As he deals with his loss and prepares for what lies ahead as a ‘traitor’, Jon and Devos are confronted by the ruthlessness of Grey Worm.
With several Lannister soldiers on their knees, the leader of the Unsullied passes judgement. The Mother of Dragons has declared no ‘enemy’ should be left breathing.
Try as he might, there’s very little Jon can do without triggering more bloodshed. It goes against his moral code, but he has to walk away. And as he does, Grey Worm calmly slits throats.
Jon and Davos set off to find the Queen as Drogon flies overhead and for a moment, Daenerys is framed by his wings. She has become the Dragon Queen.
With the Unsullied and Dothraki arrayed in front of her like a scene from the Nuremberg rallies, she delivers a not so veiled threat.
“You have freed the people of King’s Landing from the grip of the tyrant.

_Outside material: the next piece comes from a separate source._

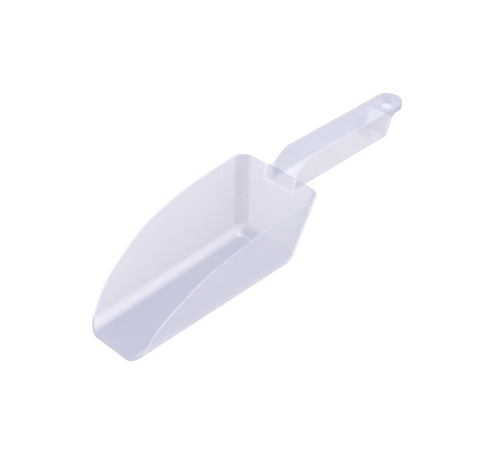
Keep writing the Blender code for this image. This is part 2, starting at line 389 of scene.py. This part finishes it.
def makeHandle():
    spare, wide = handle["spare"], handle["blankHalf"]
    low, high = rimZ - handle["blankBelow"], rimZ + handle["blankAbove"]
    steps = handle["arcSteps"]
    # side view of the outside: foot of the rear wall, its hollow curve, and the top
    footY = endY - handle["skirtSetback"]
    foot = Vector((footY, skirtZ(footY)))
    tabZ = topZ(endY) - handle["tabDepth"]
    head = Vector((foot.x + handle["rearLean"], tabZ))
    rise = (head - foot).normalized()
    lean = math.atan2(rise.y, rise.x)
    start = head - rise * handle["rearFillet"] * math.tan(lean / 2)
    centre = start + handle["rearFillet"] * Vector((rise.y, -rise.x))
    hollow = arcPoints(centre, handle["rearFillet"], lean + math.pi / 2, math.pi / 2, steps)
    slope = math.atan2(handle["dropRoot"] - handle["dropRear"], foot.x - rimY)
    leave = foot + rise * handle["footRound"] * math.tan((lean - slope) / 2)
    footCentre = leave + handle["footRound"] * Vector((-rise.y, rise.x))
    fromAngle, toAngle = slope - math.pi / 2, lean - math.pi / 2
    roundFoot = arcPoints(footCentre, handle["footRound"], fromAngle, toAngle, steps)
    gap = handle["weldGap"] + handle["rootStep"]
    rootLow = skirtZ(rimY)
    beyond = endY + spare
    side = [(backWallY(rimZ) + gap, rimZ + handle["rootStep"])]
    side += [(backWallY(rootLow) + gap, rootLow)]
    side += roundFoot + hollow
    side += [(beyond, tabZ), (beyond, topZ(beyond))]
    side += bendPoints(side[0], 0)
    body = planBlock("handleShell", 0, low, high)
    cut(body, drawOutline("sideView", side, wide), "INTERSECT")
    pick(body, topEdge, "EDGE")
    bpy.ops.mesh.bevel(offset=handle["topRound"], segments=handle["topSteps"], affect="EDGES")
    roundEdges(body, handle["edgeRound"], handle["edgeSteps"], handle["edgeSharper"])
    # channel under the grip, in two lengths with a rib between them
    inward = Vector((-rise.y, rise.x)) * handle["wall"]
    below = foot.y - spare
    inner = foot + inward
    lowInner = inner - rise * ((inner.y - below) / rise.y)

    def ceiling(y):
        return topZ(y) - handle["top"]

    rearY = inner.x + rise.x * (ceiling(foot.x) - inner.y) / rise.y
    ribRear = foot.x - handle["ribSetback"] + handle["ribWall"] / 2
    ribFront = ribRear - handle["ribWall"]
    behind = handle["weldGap"] + handle["padThickness"] + handle["rootStep"]
    rootCeiling = rimZ - handle["top"]
    channelSide = [
        (backWallY(rootCeiling) + behind, rootCeiling),
        (backWallY(below) + behind, below),
        (lowInner.x, below),
        (rearY, ceiling(rearY)),
        (ribRear, ceiling(ribRear)),
        (ribRear, skirtZ(ribRear) + handle["ribRecess"]),
        (ribFront, skirtZ(ribFront) + handle["ribRecess"]),
        (ribFront, ceiling(ribFront)),
    ]
    channelSide += bendPoints(channelSide[0], handle["top"])
    channel = planBlock("channel", handle["wall"], low - spare, high)
    cut(channel, drawOutline("channelSide", channelSide, wide), "INTERSECT")
    cut(body, channel)
    print("handle shell hollowed", len(body.data.polygons), "faces")
    # pad against the bowl's back wall, its lower corners cut off
    near = handle["weldGap"]
    far = near + handle["padThickness"]
    padLow = rimZ - handle["padDepth"] - spare
    padSide = [(backWallY(rimZ) + near, rimZ), (backWallY(padLow) + near, padLow)]
    padSide += [(backWallY(padLow) + far, padLow), (backWallY(rimZ) + far, rimZ)]
    pad = drawOutline("pad", padSide, wide)
    padHalf = handle["rootHalf"] + handle["padLedge"]
    trimLow = (-padHalf, rimY - wide, rimZ - handle["padDepth"])
    trim = addBlock("padTrim", trimLow, (padHalf, rimY + wide, rimZ + spare))
    pick(trim, lambda e: max(v.co.z for v in e.verts) < rimZ and runsAlong(e, "y"), "EDGE")
    bpy.ops.mesh.bevel(offset=handle["padChamfer"], segments=handle["padSteps"], affect="EDGES")
    cut(pad, trim, "INTERSECT")
    roundEdges(pad, handle["padRound"], handle["padRoundSteps"], handle["edgeSharper"])
    cut(body, pad, "UNION")
    # hanging hole
    freshStart()
    holeY = endY - handle["holeSetback"]
    bpy.ops.mesh.primitive_cylinder_add(
        vertices=handle["holeSides"],
        radius=handle["holeRadius"],
        depth=handle["holeTool"],
        location=(0, holeY, topZ(holeY)),
    )
    hole = bpy.context.object
    settle(hole)
    cut(body, hole)

    def holeEdge(edge):
        radii = [math.hypot(v.co.x, v.co.y - holeY) for v in edge.verts]
        onHole = all(abs(radius - handle["holeRadius"]) < nearby for radius in radii)
        return onHole and edge.calc_face_angle(0) > handle["holeSharper"]

    pick(body, holeEdge, "EDGE")
    bpy.ops.mesh.bevel(offset=handle["holeRound"], segments=handle["holeSteps"], affect="EDGES")
    # points that fell on one another are merged
    pick(body, lambda v: True)
    bpy.ops.mesh.remove_doubles(threshold=handle["mergeWithin"])
    bpy.ops.mesh.dissolve_degenerate(threshold=handle["mergeWithin"] / 2)
    shadeEvenly(body, handle["smoothBelow"])
    return body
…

But the war is not over. We will not lay down our spears until we have liberated all the people of the world.”
And she specifically names Winterfell for ‘liberating’. The North is no longer an ally, but a foe. More specifically, it’s Sansa who is the perceived threat.
Will Jon ‘grow a pair’ and finally do something about it? Um, not yet because it’s Tyrion, who confronts her.
“You freed your brother. You committed treason.”
“I freed my brother and you slaughtered a city.”
With that, he takes off his Hand of the Queen insignia and casts it aside. As he’s marched away to wait his fate, he locks eyes with Jon.
Now, Jon! Do something now! But he doesn’t. We know he loves ‘his Queen’, but this is starting to get ridiculous.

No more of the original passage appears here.